Copy out all lines where "frame" appears.
— begin Supplied material —
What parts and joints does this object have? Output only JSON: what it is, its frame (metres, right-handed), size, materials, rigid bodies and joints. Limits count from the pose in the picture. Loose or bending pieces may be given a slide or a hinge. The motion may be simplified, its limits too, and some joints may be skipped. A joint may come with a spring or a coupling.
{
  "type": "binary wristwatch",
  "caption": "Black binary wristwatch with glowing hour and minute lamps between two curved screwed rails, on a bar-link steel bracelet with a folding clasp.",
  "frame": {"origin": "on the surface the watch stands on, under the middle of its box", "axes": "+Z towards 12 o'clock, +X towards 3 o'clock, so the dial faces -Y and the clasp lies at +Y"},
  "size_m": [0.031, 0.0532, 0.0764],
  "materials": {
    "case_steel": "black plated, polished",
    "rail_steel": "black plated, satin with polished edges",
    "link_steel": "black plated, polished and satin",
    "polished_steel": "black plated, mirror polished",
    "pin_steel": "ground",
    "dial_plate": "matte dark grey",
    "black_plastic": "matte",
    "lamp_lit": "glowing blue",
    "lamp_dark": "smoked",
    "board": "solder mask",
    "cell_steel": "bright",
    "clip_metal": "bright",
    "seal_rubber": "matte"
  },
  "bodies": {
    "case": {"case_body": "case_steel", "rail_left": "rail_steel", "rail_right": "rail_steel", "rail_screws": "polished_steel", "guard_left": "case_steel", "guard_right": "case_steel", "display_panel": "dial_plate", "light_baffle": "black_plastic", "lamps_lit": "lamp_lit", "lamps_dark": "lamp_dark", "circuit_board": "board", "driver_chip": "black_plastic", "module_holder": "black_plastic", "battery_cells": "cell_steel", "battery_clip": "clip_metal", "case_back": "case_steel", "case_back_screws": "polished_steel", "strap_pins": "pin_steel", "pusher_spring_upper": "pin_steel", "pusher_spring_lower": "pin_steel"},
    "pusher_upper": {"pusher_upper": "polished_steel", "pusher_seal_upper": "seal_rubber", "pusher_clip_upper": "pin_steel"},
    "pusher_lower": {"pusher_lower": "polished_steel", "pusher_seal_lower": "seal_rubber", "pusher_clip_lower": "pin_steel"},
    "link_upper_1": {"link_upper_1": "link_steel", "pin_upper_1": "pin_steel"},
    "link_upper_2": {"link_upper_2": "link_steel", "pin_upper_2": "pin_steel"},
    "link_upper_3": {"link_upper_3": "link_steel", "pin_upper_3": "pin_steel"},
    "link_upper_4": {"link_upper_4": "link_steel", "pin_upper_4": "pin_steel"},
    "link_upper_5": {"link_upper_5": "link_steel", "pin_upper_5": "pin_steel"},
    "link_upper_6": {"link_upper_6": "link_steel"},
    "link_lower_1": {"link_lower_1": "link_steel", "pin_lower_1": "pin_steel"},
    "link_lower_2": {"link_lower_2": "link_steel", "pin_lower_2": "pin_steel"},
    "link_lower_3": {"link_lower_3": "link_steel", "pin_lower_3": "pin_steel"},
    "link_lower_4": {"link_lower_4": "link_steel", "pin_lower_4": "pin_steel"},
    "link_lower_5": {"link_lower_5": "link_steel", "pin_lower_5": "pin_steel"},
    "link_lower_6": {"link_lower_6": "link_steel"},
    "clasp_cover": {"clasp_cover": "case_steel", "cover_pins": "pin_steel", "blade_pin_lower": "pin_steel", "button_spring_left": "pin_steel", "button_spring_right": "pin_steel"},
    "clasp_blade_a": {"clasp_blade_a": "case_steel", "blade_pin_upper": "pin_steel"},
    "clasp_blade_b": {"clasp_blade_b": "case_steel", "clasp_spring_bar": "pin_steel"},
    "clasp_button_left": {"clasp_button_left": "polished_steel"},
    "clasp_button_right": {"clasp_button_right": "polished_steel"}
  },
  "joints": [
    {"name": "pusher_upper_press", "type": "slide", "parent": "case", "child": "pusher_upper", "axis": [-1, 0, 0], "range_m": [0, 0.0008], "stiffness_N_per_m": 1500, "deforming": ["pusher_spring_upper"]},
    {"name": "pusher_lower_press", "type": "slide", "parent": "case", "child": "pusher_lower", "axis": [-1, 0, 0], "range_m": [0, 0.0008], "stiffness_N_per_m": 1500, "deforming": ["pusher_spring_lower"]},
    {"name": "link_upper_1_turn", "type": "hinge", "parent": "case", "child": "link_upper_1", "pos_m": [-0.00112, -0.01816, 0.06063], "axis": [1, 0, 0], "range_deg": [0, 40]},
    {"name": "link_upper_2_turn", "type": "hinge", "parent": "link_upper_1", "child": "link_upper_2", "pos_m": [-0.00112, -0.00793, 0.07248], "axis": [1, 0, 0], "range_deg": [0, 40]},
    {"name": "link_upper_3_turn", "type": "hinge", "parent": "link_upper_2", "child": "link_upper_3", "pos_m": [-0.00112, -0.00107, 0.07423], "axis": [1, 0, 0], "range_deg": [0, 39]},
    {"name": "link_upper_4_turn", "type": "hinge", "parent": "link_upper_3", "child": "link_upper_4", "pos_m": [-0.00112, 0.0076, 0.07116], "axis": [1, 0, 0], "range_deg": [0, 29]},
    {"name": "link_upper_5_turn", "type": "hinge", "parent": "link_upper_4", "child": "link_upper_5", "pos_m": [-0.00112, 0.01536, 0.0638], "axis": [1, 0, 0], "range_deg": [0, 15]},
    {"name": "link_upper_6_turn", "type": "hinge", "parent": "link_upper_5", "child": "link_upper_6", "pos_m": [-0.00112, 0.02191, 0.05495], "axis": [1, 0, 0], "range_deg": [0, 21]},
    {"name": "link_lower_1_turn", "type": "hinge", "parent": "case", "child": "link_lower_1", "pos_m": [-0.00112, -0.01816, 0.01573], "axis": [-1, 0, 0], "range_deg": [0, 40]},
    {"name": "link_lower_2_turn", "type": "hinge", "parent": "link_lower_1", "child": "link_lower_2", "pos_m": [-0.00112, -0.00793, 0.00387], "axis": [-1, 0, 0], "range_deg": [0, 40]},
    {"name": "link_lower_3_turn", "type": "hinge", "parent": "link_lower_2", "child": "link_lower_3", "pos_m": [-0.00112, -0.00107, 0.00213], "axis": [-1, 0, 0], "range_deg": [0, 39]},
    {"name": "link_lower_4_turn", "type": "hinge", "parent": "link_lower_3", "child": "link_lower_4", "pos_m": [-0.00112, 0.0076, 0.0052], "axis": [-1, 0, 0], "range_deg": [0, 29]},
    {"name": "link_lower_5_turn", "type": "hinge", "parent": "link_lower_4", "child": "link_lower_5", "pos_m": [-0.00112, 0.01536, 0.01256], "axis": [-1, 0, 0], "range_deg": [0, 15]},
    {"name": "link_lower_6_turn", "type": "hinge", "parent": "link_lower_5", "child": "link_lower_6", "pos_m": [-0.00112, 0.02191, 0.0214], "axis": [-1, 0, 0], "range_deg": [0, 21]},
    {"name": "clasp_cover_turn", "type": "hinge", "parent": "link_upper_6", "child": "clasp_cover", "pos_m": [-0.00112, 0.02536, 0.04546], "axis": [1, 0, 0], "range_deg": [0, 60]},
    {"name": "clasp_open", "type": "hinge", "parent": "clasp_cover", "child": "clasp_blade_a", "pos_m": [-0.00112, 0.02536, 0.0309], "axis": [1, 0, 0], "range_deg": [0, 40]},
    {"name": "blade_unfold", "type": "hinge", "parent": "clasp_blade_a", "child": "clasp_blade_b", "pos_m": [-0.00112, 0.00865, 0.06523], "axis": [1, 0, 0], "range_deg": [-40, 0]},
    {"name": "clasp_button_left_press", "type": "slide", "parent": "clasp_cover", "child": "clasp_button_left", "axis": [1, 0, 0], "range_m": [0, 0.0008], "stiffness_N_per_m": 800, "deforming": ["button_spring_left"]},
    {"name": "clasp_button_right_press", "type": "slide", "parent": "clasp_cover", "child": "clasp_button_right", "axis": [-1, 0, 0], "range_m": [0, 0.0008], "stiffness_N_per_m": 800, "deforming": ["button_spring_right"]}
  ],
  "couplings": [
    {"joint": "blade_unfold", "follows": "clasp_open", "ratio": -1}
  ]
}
— end Supplied material —
**Complete answer:**
What parts and joints does this object have? Output only JSON: what it is, its frame (metres, right-handed), size, materials, rigid bodies and joints. Limits count from the pose in the picture. Loose or bending pieces may be given a slide or a hinge. The motion may be simplified, its limits too, and some joints may be skipped. A joint may come with a spring or a coupling.
  "frame": {"origin": "on the surface the watch stands on, under the middle of its box", "axes": "+Z towards 12 o'clock, +X towards 3 o'clock, so the dial faces -Y and the clasp lies at +Y"},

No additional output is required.